_WHAT THIS TASK INVOLVES:_
Give back all the data exactly, line by line.

%%

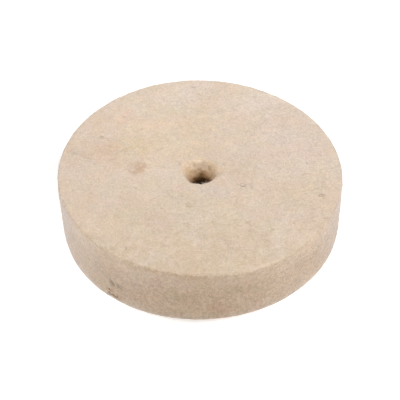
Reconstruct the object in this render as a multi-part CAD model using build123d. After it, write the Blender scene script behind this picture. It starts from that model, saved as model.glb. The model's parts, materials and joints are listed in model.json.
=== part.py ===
from build123d import *
import os

# A felt polishing wheel: one thick disc cut from a block of pressed wool felt, with a plain
# central bore that slides onto a machine's spindle. It holds no bush, plate, cord or fastener.
# Millimetres. The wheel lies flat. +Z runs along the bore, towards the wider face, and the
# origin is on the bore's axis, halfway through the thickness.

# Driving dimensions
WHEEL_DIAMETER = 100.0      # at the wider face, before its edge is rounded
THICKNESS = 24.0            # from flange face to flange face
BORE_DIAMETER = 10.0        # for a 10 mm spindle
RIM_DRAFT = 1.0             # how much the radius shrinks on the way down: thick felt gives under the cutter
OUTER_EDGE_RADIUS = 1.0     # the felt's rubbed outer edges
BORE_LIP_RADIUS = 1.7       # the soft, funnelled mouths of the bore

# Worked out from them
upper_radius = WHEEL_DIAMETER / 2
lower_radius = upper_radius - RIM_DRAFT
bore_radius = BORE_DIAMETER / 2
half_thickness = THICKNESS / 2


def half_section():
    """The felt on one side of the axis: a four-sided outline, its rim leaning in towards the lower face."""
    with BuildSketch(Plane.XZ) as section:
        with BuildLine():
            Polyline(
                (bore_radius, -half_thickness),
                (lower_radius, -half_thickness),
                (upper_radius, half_thickness),
                (bore_radius, half_thickness),
                close=True,
            )
        make_face()
        corners = section.vertices().sort_by(Axis.X)
        fillet(corners[:2], BORE_LIP_RADIUS)
        outer_corners = section.vertices().sort_by(Axis.X)[-2:]
        fillet(outer_corners, OUTER_EDGE_RADIUS)
    return section.sketch


def felt_wheel():
    """The whole disc, turned once around the bore's axis."""
    return revolve(half_section(), axis=Axis.Z)


os.makedirs("parts", exist_ok=True)
export_step(felt_wheel(), "parts/felt_wheel.step")
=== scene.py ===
import json
import math
import random

import bpy
import numpy as np
from mathutils import Euler, Matrix, Vector, noise


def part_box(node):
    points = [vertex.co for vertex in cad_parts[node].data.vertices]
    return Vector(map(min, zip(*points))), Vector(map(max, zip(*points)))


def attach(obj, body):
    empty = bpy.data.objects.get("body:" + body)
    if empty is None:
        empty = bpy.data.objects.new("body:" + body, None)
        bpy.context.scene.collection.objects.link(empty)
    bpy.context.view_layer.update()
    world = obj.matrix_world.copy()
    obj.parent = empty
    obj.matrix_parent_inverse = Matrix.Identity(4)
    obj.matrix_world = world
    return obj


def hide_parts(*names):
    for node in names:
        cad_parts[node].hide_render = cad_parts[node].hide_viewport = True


# The looks of a felt polishing wheel: a thick disc of pressed wool felt that lies flat on a pale floor.
# Metres. The wheel's own frame has +Z along the bore, and the camera looks from the -Y side.
# A place is a distance along the outline of the wheel's section, and a turn is an angle about the bore.

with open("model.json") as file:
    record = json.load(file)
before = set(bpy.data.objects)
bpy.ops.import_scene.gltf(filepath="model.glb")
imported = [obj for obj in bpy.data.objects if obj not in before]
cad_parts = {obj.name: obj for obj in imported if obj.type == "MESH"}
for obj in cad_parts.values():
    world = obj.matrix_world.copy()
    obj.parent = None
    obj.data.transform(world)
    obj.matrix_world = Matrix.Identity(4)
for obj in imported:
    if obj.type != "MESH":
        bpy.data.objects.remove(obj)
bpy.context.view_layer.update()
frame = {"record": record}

MM = 0.001

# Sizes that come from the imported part
low_corner, high_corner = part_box("felt_wheel")
bore_mount = next(mount for mount in frame["record"]["mounts"] if mount["name"] == "bore")
wheel_radius = high_corner.x
upper_z = high_corner.z
lower_z = low_corner.z
thickness = upper_z - lower_z
bore_radius = bore_mount["dims"]["r_mm"] * MM
bore_lip_radius = (thickness - bore_mount["dims"]["length_mm"] * MM) / 2

# Sizes that repeat part.py's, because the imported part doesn't state them
EDGE_RADIUS = 1.0 * MM
RIM_DRAFT = 1.0 * MM

# How far this wheel is from a true disc
FACE_SLOPE_X = -0.0238          # the upper face's rise per metre towards +X: the left side is thicker
FACE_SLOPE_Y = 0.0135           # and towards +Y
WAVE_HEIGHT = 0.12 * MM         # long, low waves in the faces and rim
WAVE_LENGTH = 34 * MM
LUMP_HEIGHT = 0.075 * MM        # clumps of wool under the surface
LUMP_LENGTH = 6.5 * MM
MAT_HEIGHT = 0.06 * MM          # the matted surface itself
MAT_LENGTH = 1.6 * MM
LIP_HEIGHT = 0.30 * MM          # the ragged mouths of the bore
LIP_LENGTH = 2.4 * MM
LIP_REACH = 2.2 * MM

# The body's mesh, kept under 200,000 triangles
TURN_STEPS = 504
UPPER_FACE_STEP = 0.62 * MM
LOWER_FACE_STEP = 0.90 * MM
RIM_STEP = 0.62 * MM
BORE_STEP = 1.10 * MM
ARC_STEP = 0.35 * MM


# ---------------------------------------------------------------- the wheel's section

def corner_arc(corner, before, after, radius):
    """Centre, start angle and turn of the arc that rounds one corner of an anticlockwise outline."""
    way_in = (corner - before).normalized()
    way_out = (after - corner).normalized()
    bend = way_out.angle_signed(way_in)
    inward = Vector((-way_in.y, way_in.x))
    centre = corner - way_in * radius * math.tan(bend / 2) + inward * radius
    return centre, math.atan2(-inward.y, -inward.x), bend


def section_outline():
    """The rounded section of the felt, as rows of radius, height and the two parts of the outward normal."""
    upper_radius = wheel_radius + EDGE_RADIUS * RIM_DRAFT / thickness
    corners = [
        Vector((bore_radius, lower_z)),
        Vector((upper_radius - RIM_DRAFT, lower_z)),
        Vector((upper_radius, upper_z)),
        Vector((bore_radius, upper_z)),
    ]
    radii = [bore_lip_radius, EDGE_RADIUS, EDGE_RADIUS, bore_lip_radius]
    run_steps = [LOWER_FACE_STEP, RIM_STEP, UPPER_FACE_STEP, BORE_STEP]
    arcs = [corner_arc(corners[i], corners[i - 1], corners[(i + 1) % 4], radii[i]) for i in range(4)]
    rows = []
    for i, (centre, first_angle, bend) in enumerate(arcs):
        arc_parts = max(4, round(radii[i] * bend / ARC_STEP))
        for k in range(arc_parts + 1):
            angle = first_angle + bend * k / arc_parts
            way = Vector((math.cos(angle), math.sin(angle)))
            rows.append((*(centre + way * radii[i]), *way))
        next_centre, next_angle, _ = arcs[(i + 1) % 4]
        way = Vector((math.cos(next_angle), math.sin(next_angle)))
        run_end = next_centre + way * radii[(i + 1) % 4]
        run_start = Vector(rows[-1][:2])
        run_parts = max(2, round((run_end - run_start).length / run_steps[i]))
        for k in range(1, run_parts):
            rows.append((*run_start.lerp(run_end, k / run_parts), *way))
    return np.array(rows)


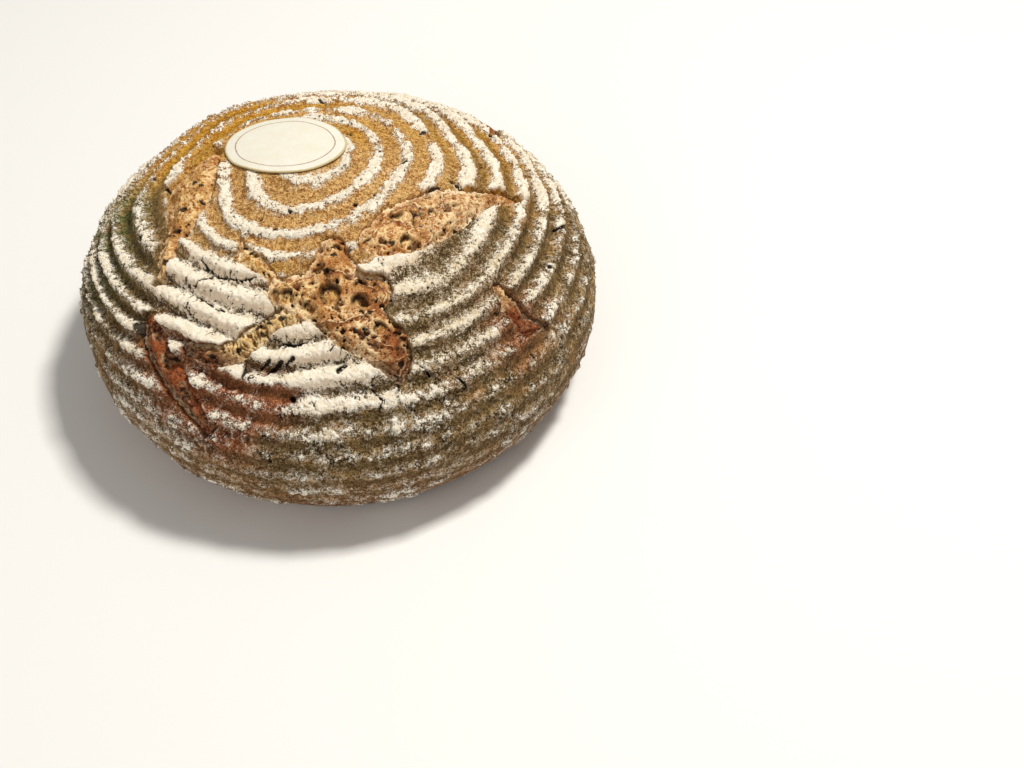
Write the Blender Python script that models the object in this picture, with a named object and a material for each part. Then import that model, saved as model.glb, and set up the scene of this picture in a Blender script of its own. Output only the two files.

%%

_RESPONSE:_
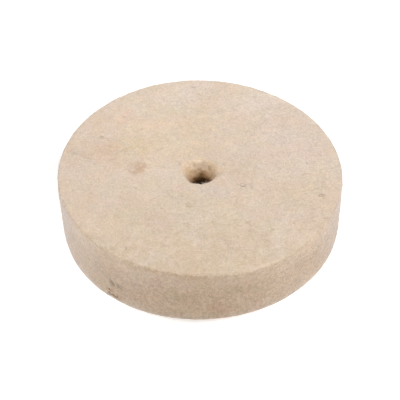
Reconstruct the object in this render as a multi-part CAD model using build123d. After it, write the Blender scene script behind this picture. It starts from that model, saved as model.glb. The model's parts, materials and joints are listed in model.json.
=== part.py ===
from build123d import *
import os

# A felt polishing wheel: one thick disc cut from a block of pressed wool felt, with a plain
# central bore that slides onto a machine's spindle. It holds no bush, plate, cord or fastener.
# Millimetres. The wheel lies flat. +Z runs along the bore, towards the wider face, and the
# origin is on the bore's axis, halfway through the thickness.

# Driving dimensions
WHEEL_DIAMETER = 100.0      # at the wider face, before its edge is rounded
THICKNESS = 24.0            # from flange face to flange face
BORE_DIAMETER = 10.0        # for a 10 mm spindle
RIM_DRAFT = 1.0             # how much the radius shrinks on the way down: thick felt gives under the cutter
OUTER_EDGE_RADIUS = 1.0     # the felt's rubbed outer edges
BORE_LIP_RADIUS = 1.7       # the soft, funnelled mouths of the bore

# Worked out from them
upper_radius = WHEEL_DIAMETER / 2
lower_radius = upper_radius - RIM_DRAFT
bore_radius = BORE_DIAMETER / 2
half_thickness = THICKNESS / 2


def half_section():
    """The felt on one side of the axis: a four-sided outline, its rim leaning in towards the lower face."""
    with BuildSketch(Plane.XZ) as section:
        with BuildLine():
            Polyline(
                (bore_radius, -half_thickness),
                (lower_radius, -half_thickness),
                (upper_radius, half_thickness),
                (bore_radius, half_thickness),
                close=True,
            )
        make_face()
        corners = section.vertices().sort_by(Axis.X)
        fillet(corners[:2], BORE_LIP_RADIUS)
        outer_corners = section.vertices().sort_by(Axis.X)[-2:]
        fillet(outer_corners, OUTER_EDGE_RADIUS)
    return section.sketch


def felt_wheel():
    """The whole disc, turned once around the bore's axis."""
    return revolve(half_section(), axis=Axis.Z)


os.makedirs("parts", exist_ok=True)
export_step(felt_wheel(), "parts/felt_wheel.step")
=== scene.py ===
import json
import math
import random

import bpy
import numpy as np
from mathutils import Euler, Matrix, Vector, noise


def part_box(node):
    points = [vertex.co for vertex in cad_parts[node].data.vertices]
    return Vector(map(min, zip(*points))), Vector(map(max, zip(*points)))


def attach(obj, body):
    empty = bpy.data.objects.get("body:" + body)
    if empty is None:
        empty = bpy.data.objects.new("body:" + body, None)
        bpy.context.scene.collection.objects.link(empty)
    bpy.context.view_layer.update()
    world = obj.matrix_world.copy()
    obj.parent = empty
    obj.matrix_parent_inverse = Matrix.Identity(4)
    obj.matrix_world = world
    return obj


def hide_parts(*names):
    for node in names:
        cad_parts[node].hide_render = cad_parts[node].hide_viewport = True


# The looks of a felt polishing wheel: a thick disc of pressed wool felt that lies flat on a pale floor.
# Metres. The wheel's own frame has +Z along the bore, and the camera looks from the -Y side.
# A place is a distance along the outline of the wheel's section, and a turn is an angle about the bore.

with open("model.json") as file:
    record = json.load(file)
before = set(bpy.data.objects)
bpy.ops.import_scene.gltf(filepath="model.glb")
imported = [obj for obj in bpy.data.objects if obj not in before]
cad_parts = {obj.name: obj for obj in imported if obj.type == "MESH"}
for obj in cad_parts.values():
    world = obj.matrix_world.copy()
    obj.parent = None
    obj.data.transform(world)
    obj.matrix_world = Matrix.Identity(4)
for obj in imported:
    if obj.type != "MESH":
        bpy.data.objects.remove(obj)
bpy.context.view_layer.update()
frame = {"record": record}

MM = 0.001

# Sizes that come from the imported part
low_corner, high_corner = part_box("felt_wheel")
bore_mount = next(mount for mount in frame["record"]["mounts"] if mount["name"] == "bore")
wheel_radius = high_corner.x
upper_z = high_corner.z
lower_z = low_corner.z
thickness = upper_z - lower_z
bore_radius = bore_mount["dims"]["r_mm"] * MM
bore_lip_radius = (thickness - bore_mount["dims"]["length_mm"] * MM) / 2

# Sizes that repeat part.py's, because the imported part doesn't state them
EDGE_RADIUS = 1.0 * MM
RIM_DRAFT = 1.0 * MM

# How far this wheel is from a true disc
FACE_SLOPE_X = -0.0238          # the upper face's rise per metre towards +X: the left side is thicker
FACE_SLOPE_Y = 0.0135           # and towards +Y
WAVE_HEIGHT = 0.12 * MM         # long, low waves in the faces and rim
WAVE_LENGTH = 34 * MM
LUMP_HEIGHT = 0.075 * MM        # clumps of wool under the surface
LUMP_LENGTH = 6.5 * MM
MAT_HEIGHT = 0.06 * MM          # the matted surface itself
MAT_LENGTH = 1.6 * MM
LIP_HEIGHT = 0.30 * MM          # the ragged mouths of the bore
LIP_LENGTH = 2.4 * MM
LIP_REACH = 2.2 * MM

# The body's mesh, kept under 200,000 triangles
TURN_STEPS = 504
UPPER_FACE_STEP = 0.62 * MM
LOWER_FACE_STEP = 0.90 * MM
RIM_STEP = 0.62 * MM
BORE_STEP = 1.10 * MM
ARC_STEP = 0.35 * MM


# ---------------------------------------------------------------- the wheel's section

def corner_arc(corner, before, after, radius):
    """Centre, start angle and turn of the arc that rounds one corner of an anticlockwise outline."""
    way_in = (corner - before).normalized()
    way_out = (after - corner).normalized()
    bend = way_out.angle_signed(way_in)
    inward = Vector((-way_in.y, way_in.x))
    centre = corner - way_in * radius * math.tan(bend / 2) + inward * radius
    return centre, math.atan2(-inward.y, -inward.x), bend


def section_outline():
    """The rounded section of the felt, as rows of radius, height and the two parts of the outward normal."""
    upper_radius = wheel_radius + EDGE_RADIUS * RIM_DRAFT / thickness
    corners = [
        Vector((bore_radius, lower_z)),
        Vector((upper_radius - RIM_DRAFT, lower_z)),
        Vector((upper_radius, upper_z)),
        Vector((bore_radius, upper_z)),
    ]
    radii = [bore_lip_radius, EDGE_RADIUS, EDGE_RADIUS, bore_lip_radius]
    run_steps = [LOWER_FACE_STEP, RIM_STEP, UPPER_FACE_STEP, BORE_STEP]
    arcs = [corner_arc(corners[i], corners[i - 1], corners[(i + 1) % 4], radii[i]) for i in range(4)]
    rows = []
    for i, (centre, first_angle, bend) in enumerate(arcs):
        arc_parts = max(4, round(radii[i] * bend / ARC_STEP))
        for k in range(arc_parts + 1):
            angle = first_angle + bend * k / arc_parts
            way = Vector((math.cos(angle), math.sin(angle)))
            rows.append((*(centre + way * radii[i]), *way))
        next_centre, next_angle, _ = arcs[(i + 1) % 4]
        way = Vector((math.cos(next_angle), math.sin(next_angle)))
        run_end = next_centre + way * radii[(i + 1) % 4]
        run_start = Vector(rows[-1][:2])
        run_parts = max(2, round((run_end - run_start).length / run_steps[i]))
        for k in range(1, run_parts):
            rows.append((*run_start.lerp(run_end, k / run_parts), *way))
    return np.array(rows)


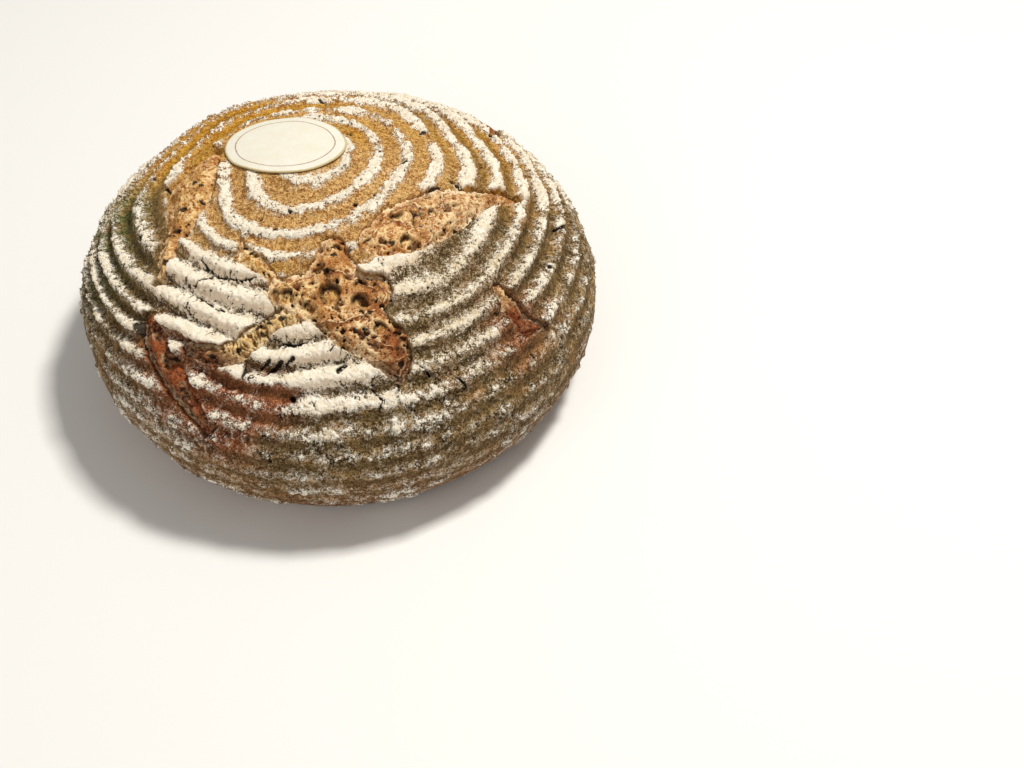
Write the Blender Python script that models the object in this picture, with a named object and a material for each part. Then import that model, saved as model.glb, and set up the scene of this picture in a Blender script of its own. Output only the two files.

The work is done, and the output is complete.